Eady additionally found that the tribunal had not failed to "have regard to the impact on the claimant of the social media storm" prompted by her resurfaced Facebook post and subsequent dismissal, but rather found that the respondents had neither caused nor contributed to the outcry.
This is despite one of Omooba’s legal representatives, Niazi Fetto KC, arguing at the appeal that the actor had deserved a statement from her employers reflecting tolerance for her right to express her Christian beliefs, after he claimed she’d been sent deaths threats online.
The judge wrote that the tribunal was right to dismiss Omooba’s breach of contract claim against Leicester Theatre Trust, writing that the actor "had been offered the full contract fee, so there was no pecuniary loss".
Eady continued: "Moreover, as the claimant knew she would not play a lesbian character, but had not raised this with the theatre, or sought to inform herself as to the requirements of the role of Celie, she was in repudiatory breach of her express obligations, and of the implied term of trust and confidence."

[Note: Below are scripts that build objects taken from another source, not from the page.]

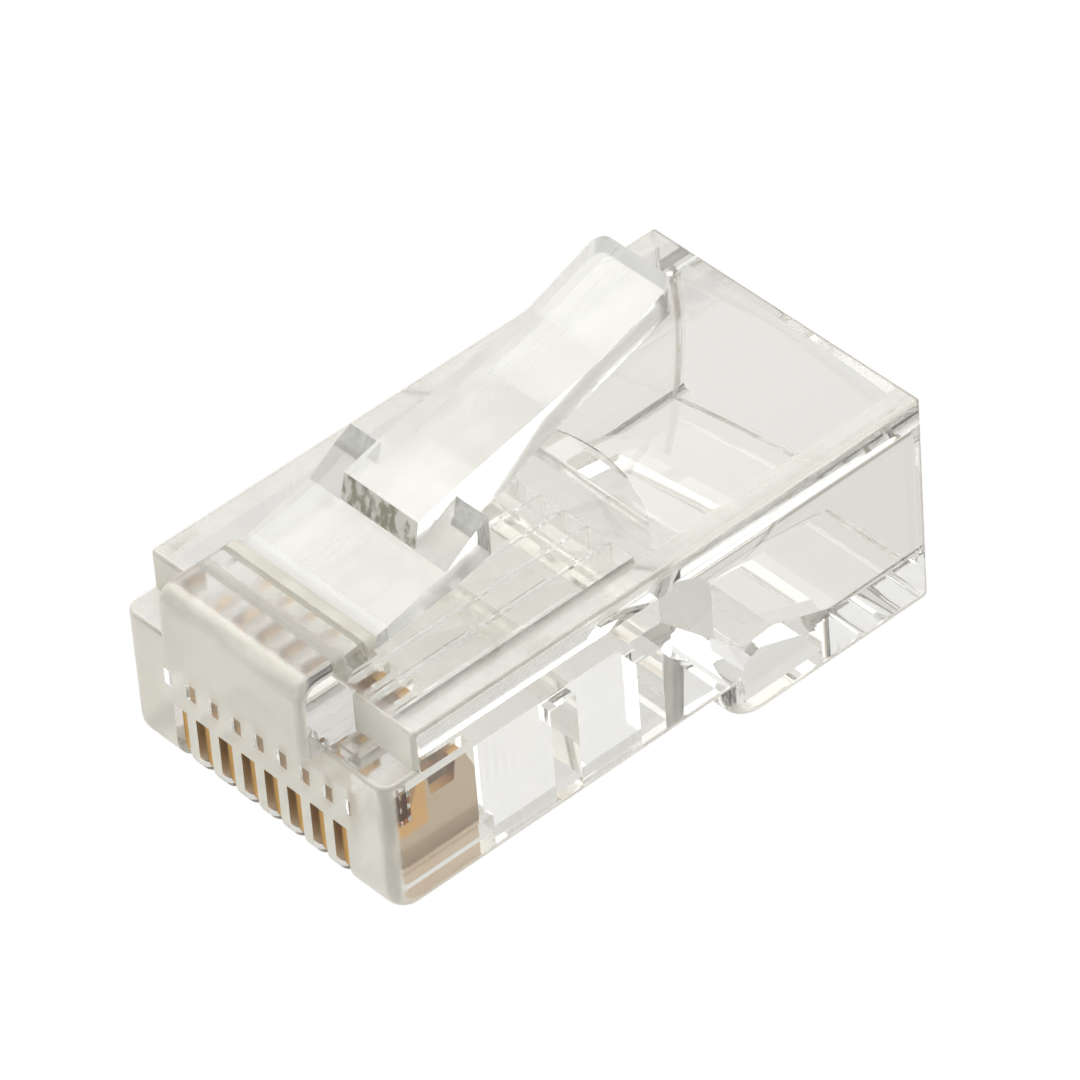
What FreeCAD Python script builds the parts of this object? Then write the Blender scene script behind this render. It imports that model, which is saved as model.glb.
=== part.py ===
import FreeCAD, Part
import math
import os

# Millimetres. +X across the plug, +Y from nose to cable end, +Z up (latch side).
# Depths are measured back from the nose front, heights from the lowest face of the plug.

# Overall
WIDTH = 11.68
BODY_LENGTH = 21.66
ROOT_REACH = 0.75
FRONT_HEIGHT = 6.65
REAR_DROP = 1.54
REAR_START = 13.35

# Planes that follow from them
HALF = WIDTH / 2.0
REAR_Y = (BODY_LENGTH + ROOT_REACH) / 2.0
NOSE_Y = REAR_Y - BODY_LENGTH
BASE_Z = REAR_DROP
DECK_Z = FRONT_HEIGHT + REAR_DROP

# Edge rounding
NOSE_BOTTOM_R = 1.0
LOWER_EDGE_R = 0.5
STEP_EDGE_R = 0.2
DECK_EDGE_R = 0.15
REAR_BOTTOM_R = 1.4

# Front ledges and the latch root between them
LEDGE_DEPTH = 1.23
LEDGE_RISE = 5.2
LEDGE_Z = BASE_Z + LEDGE_RISE
ROOT_HALF = 3.2
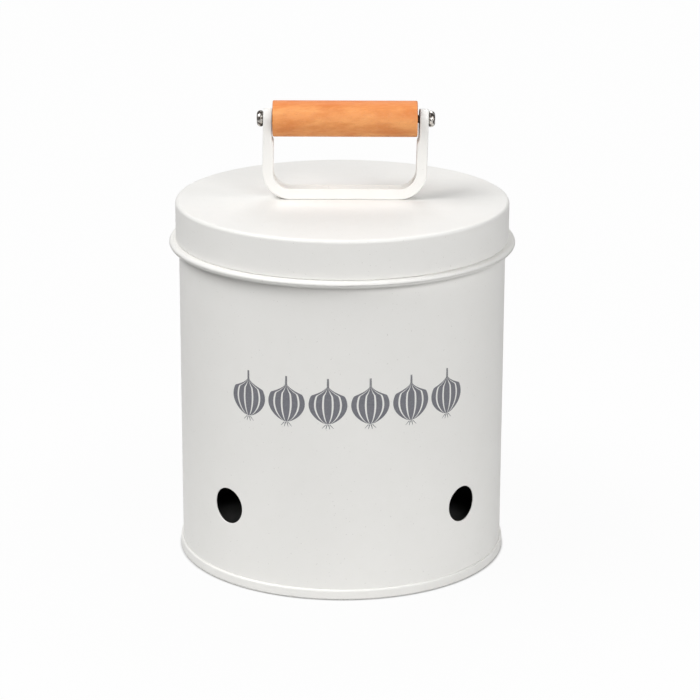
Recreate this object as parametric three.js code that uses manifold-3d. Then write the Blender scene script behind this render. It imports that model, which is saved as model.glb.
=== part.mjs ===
// A ventilated storage tin for onions: a round sheet-steel body with a swaged bead, a seamed base,
// a slip-on lid that rests on the bead, and a wooden grip held in a pressed channel bracket.
// Lengths are millimetres. Z is up, the tin stands on Z = 0 about the Z axis, and its front faces -Y.
import * as THREE from "three";
import { mergeVertices } from "three/addons/utils/BufferGeometryUtils.js";
import Module from "manifold-3d";

const wasm = await Module();
wasm.setup();

// Clearances and counts that every piece shares
const seatGap = 0.3; // left between two pieces that touch
const cutOverrun = 1; // how far a cutting solid runs past what it cuts
const weldDistance = 0.001; // points closer than this are one point
const shellSides = 72; // flat sides of the tin's round sheets
const smallSides = 32; // flat sides of screws, rivets and holes
const arcSteps = 3; // straight steps in a rounded corner
const quarterTurn = Math.PI / 2;

// Tin body
const wallRadius = 81.2; // outside of the wall and of the neck above it
const wallSheet = 0.6;
const beadHeight = 160; // middle of the bead above the table
const beadReach = 4.8; // how far the bead stands out from the wall
const beadThickness = 3.3;
const beadFillet = 1; // where the wall turns into the bead
const neckRise = 13.5; // neck above the top of the bead
const mouthHem = 3; // height of the folded edge at the mouth
const ventRadius = 9;
const ventHeight = 40.3; // middle of the vents above the table
const ventCount = 4;
const ventTurn = THREE.MathUtils.degToRad(2); // how far the vents stand off the diagonals

// Base disc with its seam
const baseSheet = 0.8;
const seamHeight = 5.5;
const baseRecess = 3.8; // underside of the panel above the table
const panelFillet = 0.9;

// Lid cap
const lidSheet = 0.6;
const lidPlay = 0.4; // between the neck and the hem inside the skirt
const skirtHeight = 19.25;
const lidEdgeRadius = 1.7;
const skirtHem = 3.5; // height of the folded edge at the foot of the skirt

// Wooden grip
const gripLength = 71.7;
const gripRadius = 8.9;
const gripChamfer = 0.5;
const gripPlay = 0.4; // between each end of the grip and its arm
const gripRise = 39.9; // axis of the grip above the lid's top face

// Channel bracket that carries the grip
const channelDepth = 5.35; // from the web's outer face to the flanges' free edges
const armDepth = 4.4; // the same beside the grip, where the flanges clear its ends
const armTaper = 2.5; // height below the grip over which the flanges deepen again
const channelWidth = 10;
const channelSheet = 1.2;
const channelBend = 8.6; // radius of the free edges at the two bends
const channelFold = 1; // outside radius along the folds
const handleOffset = 1.5; // how far the whole handle stands right of the lid's middle

// Screws that hold the grip
const screwRadius = 2;
const screwLength = 24;
const screwTip = 3; // length of the cone at the end
const screwHeadRadius = 4;
const screwHeadHeight = 3.1;
const screwHeadEdge = 1.8;
const recessLength = 4.4;
const recessWidth = 1.1;
const recessDepth = 1.5;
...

She noted that despite Omooba being offered the full contract sum, she had chosen not to invoice for it and instead had brought a claim for the same amount – and said the tribunal "was entitled to distinguish this from the proper pursuit of litigation on a point of principle".
Eady also decided that the tribunal’s decision to take into account Omooba’s legal backers – the Christian Legal Centre – and its ability to pay the entirety of Leicester Theatres and Michael Garrett Associates’ costs was justified, saying the tribunal had "permissibly taken into account the resources of those who had supported the litigation for their own purposes".